Graeme Burk, a spokesman for LAO, says that the organization has simply asked the OLRB for a ruling on an issue that is in dispute.

“This is a normal course of action in a labour proceeding,” Burk said in an email.

He added that the two parties have agreed to work together to try to agree on the facts that are relevant to the bargaining unit structure dispute. 

“Delay tactics generally do not involve the co-operation of the other party in a dispute,” he said.

In the ORLB ruling concerning the status dispute, the board said there was no doubt the society was a trade union as it had already been determined as such in a 2007 decision.

“The Board’s decision finding status is essentially final and therefore the union has status unless there is evidence that between the time it was initially certified and the date it filed this application it lost its status as a trade union,” the board said in the decision.

Burk said the status question was raised because it wasn’t clear to LAO that the local union had been correctly established.
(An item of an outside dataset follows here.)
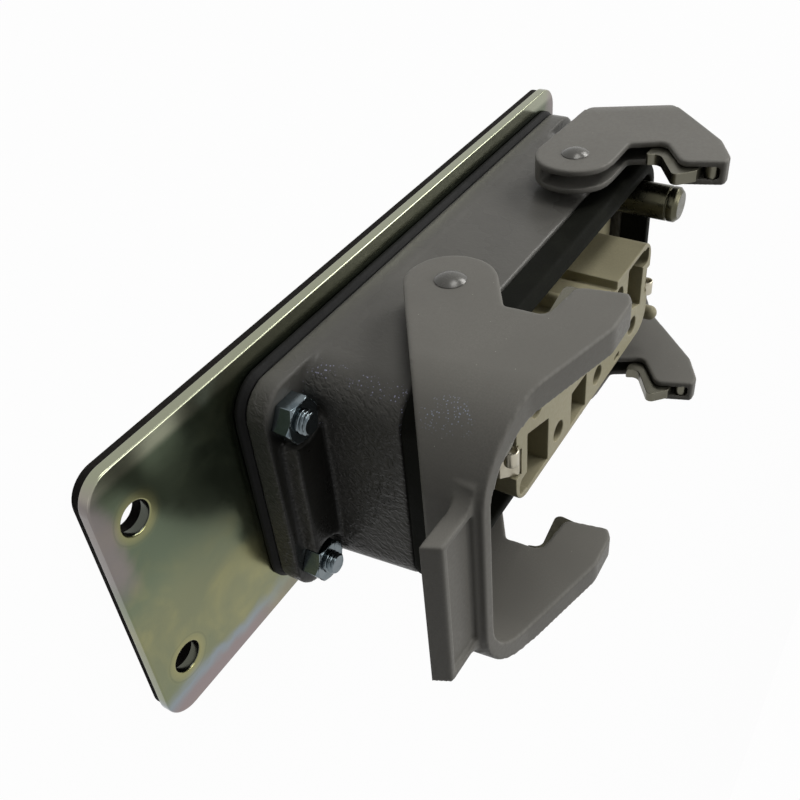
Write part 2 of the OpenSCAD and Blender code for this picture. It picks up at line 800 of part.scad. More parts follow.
// The part of the side view that is slotted for the hook plate
module slot_profile(inset = 0) {
    edge = slot_end_s - inset;
    low = -heel + slot_margin + inset;
    high = nose_t - nose_wall - inset;
    polygon([[-hub_r - 1, low], [edge, low], [edge, slope_t(edge) - slot_margin - inset],
             [nose_front_s + 1.4 - inset, high - 2], [nose_front_s - inset, high], [-hub_r - 1, high]]);
}

// Side view of the spring hook plate, turned about the nose pin
module hook_profile(turn) {
    eye_s = nose_pin_r + slide_gap;
    intersection() {
        translate([nose_pin_s, nose_pin_t]) rotate(turn) translate([-nose_pin_s, -nose_pin_t]) {
            polygon(rounded_path([
                [plate_back_s, tooth_t, 1], [tooth_s, tooth_t, 0.4], [throat_s, throat_t, 1.6],
                [hook_s, hook_t, 1.2], [hook_foot_s, hook_foot_t, 0.3], [nose_pin_s + eye_s, hook_foot_t, 0],
                [nose_pin_s + eye_s, nose_t, 0], [plate_back_s, nose_t, 0]
            ]));
        }
        slot_profile(slide_gap);
    }
}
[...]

He said documents LAO requested from the International Federation of Professional and Technical Engineers were never produced.

LAO agreed to negotiate with the Society of Energy Professionals as the representative of its staff lawyers in August. The lawyers ratcheted up their campaign this summer, holding rallies outside multiple Liberal Party functions to apply pressure on the provincial government.

The staff lawyers originally requested to be represented by the union more than three years ago, but they were turned down.

They also filed a charter application challenging the exclusion of lawyers from the Labour Act, but they have since signalled they will drop the challenge after signing an agreement with LAO in September.

The staff lawyers are now set to vote on whether the Society will be their exclusive bargaining representative on Oct. 17.

Garrett Zehr, one of LAO’s articling students from last year who pushed to unionize, says articling students have some unique challenges that unionizing can help to address.

Articling students generally graduate law school with mountains of debt and rarely in much of a position to negotiate their contract, he says.

“And then when they’re actually articling they’re desperate to get a job [and] get hired back after. So they’re not going to want to rock the boat at all,” he says. “So for that reason I think it’s important to have someone you can go to.”

LAO does not pay for its articling students’ licensing fees as the Ministry of the Attorney General does, he says.

There is also a pay gap between LAO articling students and MAG ones, who are represented by the Association of Law Officers of the Crown, says Zehr. While MAG articling students receive a basic salary of $1,167 per week, those with LAO receive $1,095.15 per week.

He added that the effort to unionize is particularly important for LAO’s articling students in remote areas.

“I think it’s important for them to feel that they have the support and someone behind them,” says Zehr, who was hired back and is now a staff lawyer at LAO. 

Lawrence says LAO’s request to have the articling students split up into seven separate bargaining structures is “absurd.”

“It would cause an incredible amount of fragmentation,” Lawrence says.

“They’re obviously trying to position Legal Aid Ontario to have the fewest strong bargaining units as possible.”

As LAO has roughly 30 to 40 articling students each year, some of the proposed units could have as few as two students each, she says.

“The only thing that really makes sense with an organization of this type is a province-wide unit,” she says.

She also noted that LAO’s refusal to agree to a province-wide bargaining unit for the students is inconsistent with what it has agreed to in the negotiations with the lawyers. 

Burk, however, said that LAO’s different positions on the two proceedings are based upon what makes operational sense to the organization, as the responsibilities of articling students vary in different parts of the province.

Zehr says he thinks LAO’s approach with the two different groups has been consistent, given the fact that the lawyers’ campaign took more than three years to achieve its goals. 

“They’ve been dragging the lawyers’ campaign on for several years now,” he says. “It took litigation and finally they’ve agreed to sit down at the table.”

The two parties have agreed to a potential hearing date of Dec. 14, but they are waiting to hear if the OLRB is available at that date.

Zehr says he is hopeful LAO students will be able to unionize soon and hopes that other articling students will take inspiration from that. 

“Articling students do have the right to unionize and we hear about some troubling workplace issues and culture around articling and I think unionizing is definitely a way these things can be addressed,” he says.